New Yorkers Urged to Drink Tap Water

David Vasquez hands out empty city water bottles in Harlem. i i

David Vasquez (right) hands out empty city water bottles in Harlem. The campaign is intended to encourage people to fill them with tap water. Jim Zarroli, NPR hide caption

itoggle caption Jim Zarroli, NPR
David Vasquez hands out empty city water bottles in Harlem.

David Vasquez (right) hands out empty city water bottles in Harlem. The campaign is intended to encourage people to fill them with tap water.

Jim Zarroli, NPR

City officials say that in an era of bottled water, a lot of New Yorkers don't appreciate how good their municipal water is. So they've recently launched a campaign to get people to rediscover the benefits of tap water.

City Health Commissioner Thomas Frieden acknowledges that tap water may be a tough sell because many New Yorkers come from places where it's unsafe to drink. Or they're simply getting out of the tap water habit.

So the city recently kicked off a campaign called Get Your Fill, with ads extolling the virtues of tap water. The city recently dispatched a team of young men to Harlem to hand out empty blue plastic bottles. The idea was that instead of buying spring water, people could fill the bottles with tap water and carry them around all day.

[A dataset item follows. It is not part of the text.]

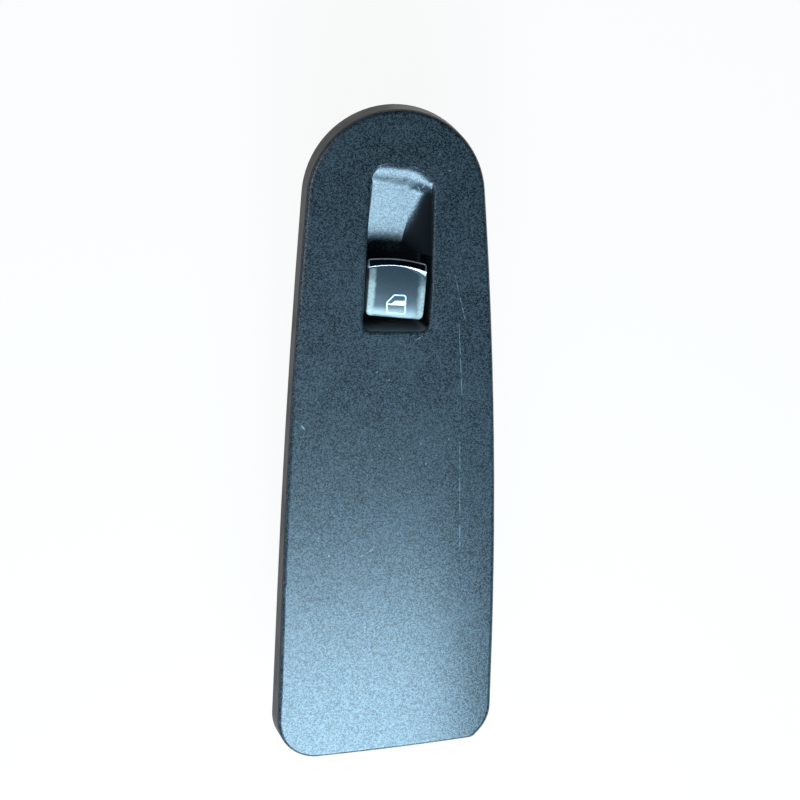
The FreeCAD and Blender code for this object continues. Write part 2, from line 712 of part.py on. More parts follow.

But once people learned what the bottles were for, many were skeptical. Vida Asiamih says she lives in an apartment building where the pipes are said to be bad and she's about as likely to drink tap water as she is gasoline.

The campaign has ruffled some feathers in the beverage industry. Joe Doss, who heads the International Bottled Water Association, doesn't dispute the idea that New York has good water.

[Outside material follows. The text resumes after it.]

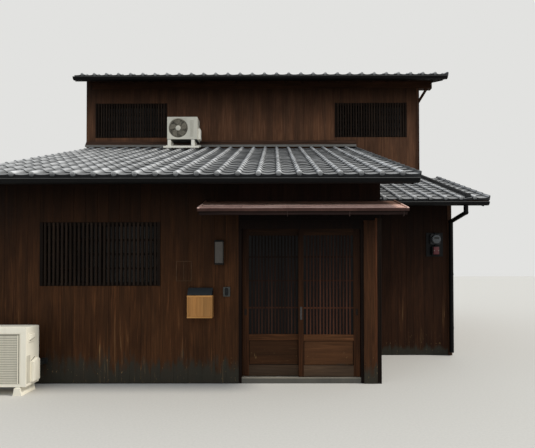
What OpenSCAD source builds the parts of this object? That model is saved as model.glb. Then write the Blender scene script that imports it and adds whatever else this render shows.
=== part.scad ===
// Traditional timber townhouse: a single-storey front block with a deep pantiled roof,
// an upper storey that stands back behind it, and a narrower part that stands back at the
// right. Lengths are in millimetres. X runs to the right, Y into the house and Z up. The
// origin is on the ground, in the middle of the plan.

/* [Plan] */
// Width between the outer faces of the side walls
house_w = 7640; // [7400:10:7900]
// Depth from the front wall to the front of the upper storey
front_d = 3520; // [3400:10:3700]
// Depth from the front of the upper storey to the back wall
rear_d = 5730; // [5400:10:6200]
// How far the wall right of the entrance stands back
recess_d = 1860; // [1750:10:1950]
// Width of the part that stands back
recess_w = 1810; // [1740:10:1880]
// Thickness of the clay and timber walls
wall_t = 120; // [112:2:130]
// Top of the ground floor above the ground
floor_z = 60; // [40:5:70]

/* [Roofs] */
// Rise of every roof for each unit of run
pitch = 0.373; // [0.36:0.001:0.386]
// Overhang of the front eave
main_out = 600; // [540:10:660]
// Height of the roof boards at the front eave
main_eave_z = 2815; // [2780:5:2850]
// Overhang of the front roof past its right-hand wall
main_verge = 370; // [330:10:400]
// Overhang of the eave over the part that stands back
right_out = 590; // [540:10:640]
// Height of the roof boards at that eave
right_eave_z = 2810; // [2780:5:2840]
// Overhang of that roof past the right-hand wall
right_verge = 420; // [390:10:450]
// Width of the outer row of tiles, past the small ridge that runs down this roof
kerb_w = 400; // [370:10:420]
// Height of the outer row above the other tiles
kerb_h = 10; // [4:1:24]
// Width of the small ridge that runs down this roof
rake_w = 100; // [86:2:120]
// Height of the small ridge above the roof boards
rake_h = 122; // [114:1:136]
// Overhang of the upper eaves
upper_out = 550; // [500:10:600]
// Height of the upper wall from the lower roof boards to the upper ones
upper_wall_h = 1646; // [1615:1:1680]
// Overhang of the upper roof past the right-hand wall
upper_verge = 450; // [420:10:480]
// Thickness of the roof boards, measured upright
deck_t = 24; // [18:1:30]
// Width of a rafter
rafter_w = 45; // [36:1:60]
// Depth of a rafter, measured upright
rafter_h = 60; // [50:1:75]
// Target distance between rafters
rafter_step = 382; // [300:1:455]
// Thickness of the fascia and verge boards
fascia_t = 24; // [18:1:30]
// How far the fascia reaches below the ends of the rafters
fascia_drop = 4; // [2:1:20]

/* [Tiles] */
// Width that one pantile covers
tile_w = 263; // [240:1:290]
// Height of the roll of a pantile above the roof boards
roll_h = 80; // [72:1:88]
// Height of the rim where roll and pan meet
rim_h = 47; // [43:1:52]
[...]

Doss says bottled water has exploded in popularity not because it's better than tap water, but because it's healthier than other beverages like soda.

The city has also taken shots from some of the local media, who fault it for spending money on an ad campaign right after raising water rates.

But city officials are standing firm. Frieden notes that if people drink tap water, they're less likely to consume sugary beverages.

"New Yorkers will be better off it they drink more water," he says. "And if promoting water consumption results in a reduction in obesity and diabetes, it's actually going to save the city a lot of money."

The city says that buying less bottled water means fewer plastic bottles getting tossed out, which benefits the environment.

Frieden also says New Yorkers have paid for a great water system. It only makes sense that they use it.